Word Embeddings Track Social Group Changes Across 70 Years in China
Yuxi Ma, Yongqian Peng, Yixin Zhu
TL;DR
This study asks how official Chinese discourse encodes social groups over 1950–2019 and whether these representations differ from Western patterns, especially during radical social transformations. It combines diachronic word embeddings trained on the People's Daily (with annual and decade resolutions) and a secondary Google Books Chinese corpus to quantify group-trait associations via MAC and DiffMAC, supplemented by an event-centric WEAT framework. The authors show persistent asymmetries in valence across gender, ethnicity, age, and body type, with ethnicity and age patterns being relatively stable while gender and economic status undergo dramatic reversals linked to historical events such as the Cultural Revolution and post-1978 reforms. The work provides a non-Western perspective on how state-sanctioned language encodes social structure, offering methodological innovations for temporal linguistic analysis and highlighting the complex interplay between ideology and social change in China.
Abstract
Language encodes societal beliefs about social groups through word patterns.

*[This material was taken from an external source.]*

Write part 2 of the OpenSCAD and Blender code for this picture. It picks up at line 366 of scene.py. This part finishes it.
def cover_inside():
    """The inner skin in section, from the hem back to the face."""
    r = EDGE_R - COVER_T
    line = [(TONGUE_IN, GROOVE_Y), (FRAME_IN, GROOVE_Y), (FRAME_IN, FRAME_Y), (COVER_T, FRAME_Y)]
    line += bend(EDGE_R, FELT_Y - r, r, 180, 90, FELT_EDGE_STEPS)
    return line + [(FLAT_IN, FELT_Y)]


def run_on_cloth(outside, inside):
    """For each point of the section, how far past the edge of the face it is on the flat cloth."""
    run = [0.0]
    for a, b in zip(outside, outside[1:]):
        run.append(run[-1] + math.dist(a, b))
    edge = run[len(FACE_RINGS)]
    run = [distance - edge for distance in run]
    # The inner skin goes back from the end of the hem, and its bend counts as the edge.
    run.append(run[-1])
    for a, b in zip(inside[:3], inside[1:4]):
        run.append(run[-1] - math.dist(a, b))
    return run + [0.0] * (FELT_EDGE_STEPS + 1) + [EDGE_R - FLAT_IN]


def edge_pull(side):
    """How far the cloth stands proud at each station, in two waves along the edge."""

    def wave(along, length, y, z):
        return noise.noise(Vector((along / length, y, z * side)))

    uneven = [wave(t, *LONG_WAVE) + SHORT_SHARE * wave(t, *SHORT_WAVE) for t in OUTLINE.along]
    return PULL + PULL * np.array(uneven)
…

While computational methods like word embeddings enable quantitative analysis of these patterns, studies have primarily examined gradual shifts in Western contexts. We present the first large-scale computational analysis of Chinese state-controlled media (1950-2019) to examine how revolutionary social transformations are reflected in official linguistic representations of social groups. Using diachronic word embeddings at multiple temporal resolutions, we find that Chinese representations differ significantly from Western counterparts, particularly regarding economic status, ethnicity, and gender. These representations show distinct evolutionary dynamics: while stereotypes of ethnicity, age, and body type remain remarkably stable across political upheavals, representations of gender and economic classes undergo dramatic shifts tracking historical transformations. This work advances our understanding of how officially sanctioned discourse encodes social structure through language while highlighting the importance of non-Western perspectives in computational social science.